O ACIDENTE + uma nota sobre CORDIALMENTE TEUS
O acidente que dá título a este filme de Bruno Carboni é uma variação do conhecido “patriota do caminhão”. Joana (Carol Martins), tradutora e ciclista temerária, é cortada por um carro e resolve tomar satisfação da motorista. Irritada, esta a arrasta pendurada no capô do carro enquanto o filho, no banco do carona, filma a ocorrência com seu celular.
Está lançada uma rede de rebatimentos que, no início, parecem não se conectar muito bem. Joana vive com sua companheira (Carina Sehn) e está grávida por inseminação artificial. Num impulso algo maternal, ela passa a seguir o menino, um pequeno lobo solitário que filma micro-acontecimentos para confirmar que “as coisas existem”. Assim, Joana acaba interagindo com uma família disfuncional em que os pais disputam a guarda e a formação do filho “estranho”.
Tendo Porto Alegre como pano de fundo e a partir dos seus três semiplots (o acidente, a ideia de família e a maternidade), O Acidente costura uma trama sutil até que cada linha se entrelace com as outras de maneira nunca explícita, mas que pode ser intuída. Eventos mínimos, como um descolamento de azulejos ou as rachaduras numa tela de celular, podem indicar o desequilíbrio fundamental a que estamos constantemente expostos, seja no trânsito, seja em casa.

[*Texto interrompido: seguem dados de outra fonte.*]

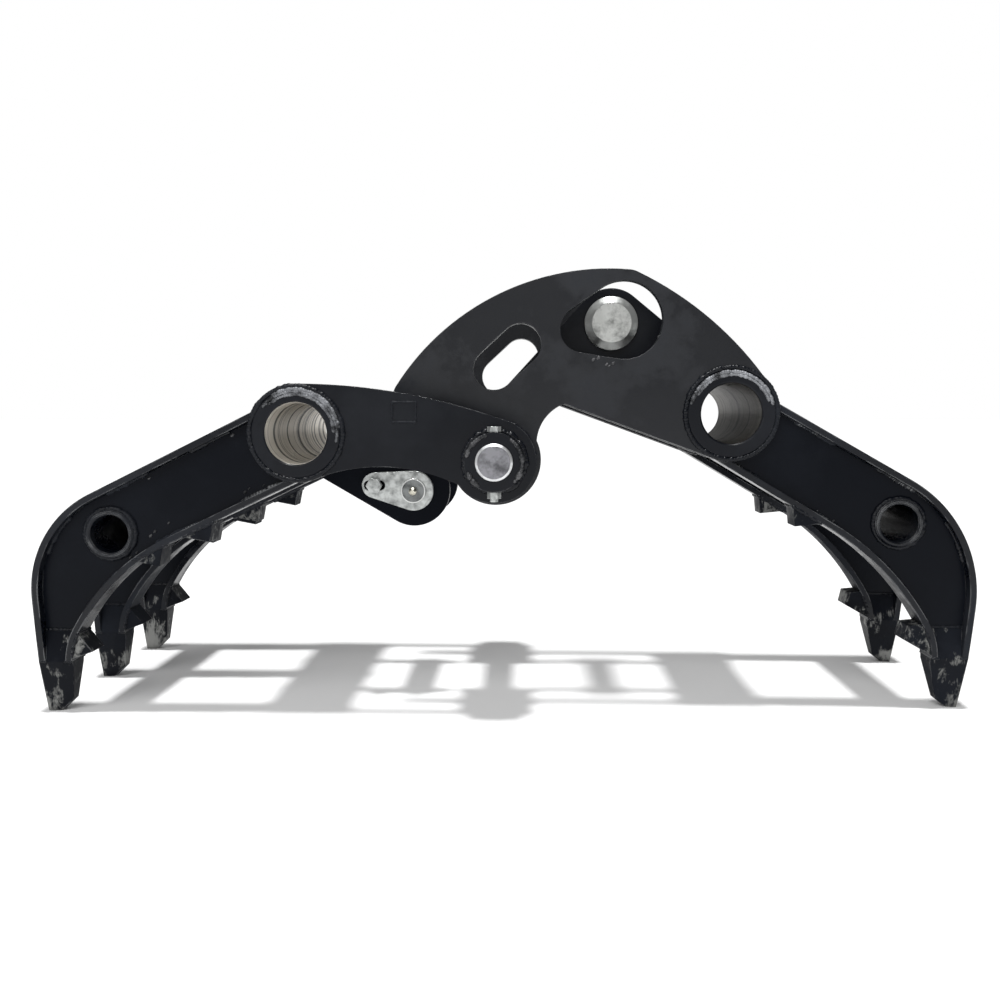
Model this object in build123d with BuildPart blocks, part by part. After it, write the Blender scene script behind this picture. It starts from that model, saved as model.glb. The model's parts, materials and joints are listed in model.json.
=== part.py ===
"""Log grapple with three fixed tines and two moving tines, hinged on one pin.

It stands on its tine tips, mouth down and wide open. X runs from the fixed jaw to the moving jaw,
Y across the grapple, Z up. The origin is on the ground, in the middle of the standing grapple.
"""

import os
from dataclasses import dataclass
from math import cos, radians, sin

from build123d import *

os.makedirs("parts", exist_ok=True)

# Pins and running fits
hinge_pin_radius = 22.5
link_pin_radius = 22.5
stiff_pin_radius = 22.5
pin_clearance = 0.05
face_clearance = 0.3
weld_gap = 0.2

# Where the pins and cross tubes lie, as (x, z)
hinge = (-15.0, 318.0)
link_eye = (132.0, 491.0)
stiff_eye = (-124.0, 275.0)

# Plates and bars
tine_width = 34.0
web_thickness = 12.0
strap_thickness = 8.0
lever_thickness = 12.0
side_plate_thickness = 14.0
ear_thickness = 14.0
fixed_tine_pitch = 150.0
moving_tine_half_pitch = 106.0
ear_gap = 124.0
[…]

É preciso dar o desconto para algumas pequenas incongruências no roteiro, assim como para o ritmo às vezes compassado demais. Carboni, porém, consegue impor seu estilo seco, elíptico, baseado numa câmera geralmente imperturbável na captação de ações e conversas. O garoto Luis Felipe Xavier é um fenômeno de adequação ao papel. A trilha musical discreta e austera de Maria Beraldo serve bem às emoções comedidas do filme, que vez por outra me lembrou o cinema de Hirokazu Kore-eda.
>> O Acidente está nos cinemas.
A violência através dos tempos
O título de “Cordialmente Teus” não podia ser mais irônico para um filme que trata de violência, tortura, perseguições e neurose urbana. Aimar Labaki (não confundir com seu irmão, o crítico Amir Labaki) levou sua tarimba de dramaturgo para o cinema sem medo de soar áspero e contundente.

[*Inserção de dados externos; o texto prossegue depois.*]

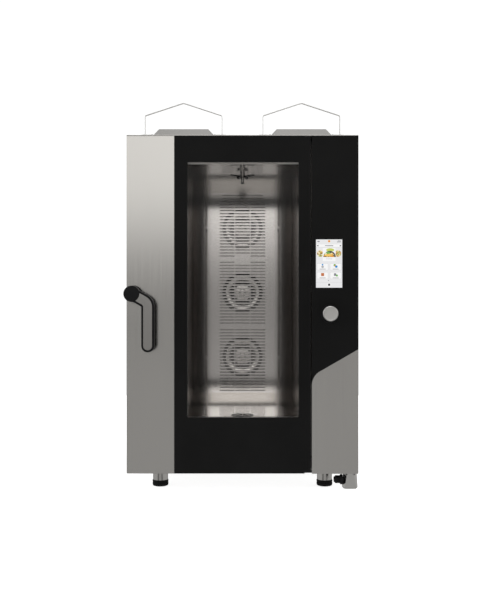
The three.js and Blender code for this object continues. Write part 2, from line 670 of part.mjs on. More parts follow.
export default oven;
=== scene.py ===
# %% [markdown]
# # A combi steamer oven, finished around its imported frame
# The frame holds every metal sheet, glass, fan and hinge at its real size. This lesson
# loads it, lights it like a small product studio, gives each piece its finish, and swaps
# the coarse round pieces for smooth ones. Everything is in metres, with Z up, the door
# facing -Y and the floor at zero.

# %% Load the frame
import json
import math
import bmesh
import bpy
from mathutils import Matrix, Vector


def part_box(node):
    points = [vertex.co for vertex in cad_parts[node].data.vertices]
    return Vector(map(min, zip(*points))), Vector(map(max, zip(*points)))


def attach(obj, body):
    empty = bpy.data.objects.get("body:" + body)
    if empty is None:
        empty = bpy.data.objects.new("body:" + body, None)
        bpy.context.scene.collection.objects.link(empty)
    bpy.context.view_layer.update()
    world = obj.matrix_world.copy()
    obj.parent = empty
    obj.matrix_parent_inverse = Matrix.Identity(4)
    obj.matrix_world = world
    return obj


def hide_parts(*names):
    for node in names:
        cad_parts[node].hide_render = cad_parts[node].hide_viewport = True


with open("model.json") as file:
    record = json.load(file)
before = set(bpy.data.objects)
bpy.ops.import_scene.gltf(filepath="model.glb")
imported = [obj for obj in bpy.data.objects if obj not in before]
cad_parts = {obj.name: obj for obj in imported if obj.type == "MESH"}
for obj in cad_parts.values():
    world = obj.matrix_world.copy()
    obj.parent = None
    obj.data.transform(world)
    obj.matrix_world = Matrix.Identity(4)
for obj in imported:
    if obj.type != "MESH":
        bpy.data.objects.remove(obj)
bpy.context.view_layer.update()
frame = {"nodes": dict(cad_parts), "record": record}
nodes = frame["nodes"]
MM = 0.001

# %% [markdown]
# ## Places
# Each new piece takes its place from the frame piece that it stands for. This helper gives
# a piece's lowest corner, highest corner and middle, so that no position is typed twice.

# %% Ask the frame where a piece is
def place(name):
    low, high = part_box(name)
    return low, high, (low + high) / 2


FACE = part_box("door_glass")[0].y  # the front plane that the glass lies in
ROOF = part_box("roof_panel")[1].z
print("front plane at", round(FACE, 4), "and roof at", round(ROOF, 4))

# %% [markdown]
# ## Camera
# A level camera looks straight at the door from half the oven's height, about two and a
# half metres away. That keeps every upright line upright, and the short distance still
# lets the cavity shrink towards the back.

# %% Set up the camera
EYE_HEIGHT = 0.6212
EYE_DISTANCE = 2.6  # from the door's glass
FOCAL_MM, SENSOR_MM = 48.26, 36
LEVEL = math.radians(90)  # a new camera looks down, so it turns up to the horizon
camera = bpy.data.objects.new("camera", bpy.data.cameras.new("camera"))
camera.data.sensor_width = SENSOR_MM
camera.data.lens = FOCAL_MM
camera.location = (0, FACE - EYE_DISTANCE, EYE_HEIGHT)
camera.rotation_euler = (LEVEL, 0, 0)
bpy.context.scene.collection.objects.link(camera)
bpy.context.scene.camera = camera
print("camera", [round(v, 3) for v in camera.location])

# %% [markdown]
# ## Studio
# Stainless steel shows what is in front of it, so the studio matters more than the lamps.
# A world that is bright above eye level and dim below gives the upright steel its long
# fade from light at the top to grey at the bottom. Two dim bands, left and right of the
# middle, give round pieces their dark flanks. The camera itself sees plain white.

# %% Build the world
LOWEST, HIGHEST = -0.4, 0.6  # the part of the sky that the ramp covers, as a slope in Z
SKY = ((0.0, 0.335), (0.28, 0.345), (0.41, 0.255), (0.545, 1.03), (0.62, 1.02), (1.0, 0.62))
FLANKS = ((0.0, 1.15), (0.17, 1.1), (0.23, 0.36), (0.30, 0.36), (0.40, 1.0), (0.60, 1.0),
          (0.71, 0.42), (0.77, 0.42), (0.84, 1.1), (1.0, 1.15))
WARMTH = (1, 0.995, 0.985)
BACKDROP = 1.05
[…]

Numa estrutura que se assemelha à de “Intolerância”, de Griffith, mas sem a alternância de módulos, “Cordialmente Teus” sintetiza 10 histórias de violência do estado e do sistema vigente em diversas épocas. De um português torturando um indígena em 1566 a uma agente de governo interrogando uma mulher negra em 2066, são 500 anos de um Brasil que não se livra do colonialismo, da herança da escravidão e do rentismo, entre outras desgraças.
O espectro de acontecimentos no pano de fundo inclui o genocídio de judeus pela Inquisição, a fuga de pessoas escravizadas para os quilombos, o choque econômico vindo com a República, os racionamentos em tempo de guerra, a luta contra a ditadura nos anos 1970, o massacre do Carandiru. O arco é ambicioso, embora preenchido por esquetes sintéticos, intimistas e às vezes apenas alusivos.
A infalível Débora Duboc e a veterana Miriam Mehler integram um elenco numeroso, dirigido com mão teatral em cenários requintadamente iluminados por Jacob Solitrenick.
>> Cordialmente Teus está disponível nas plataformas Google Play, Amazon e AppleTV.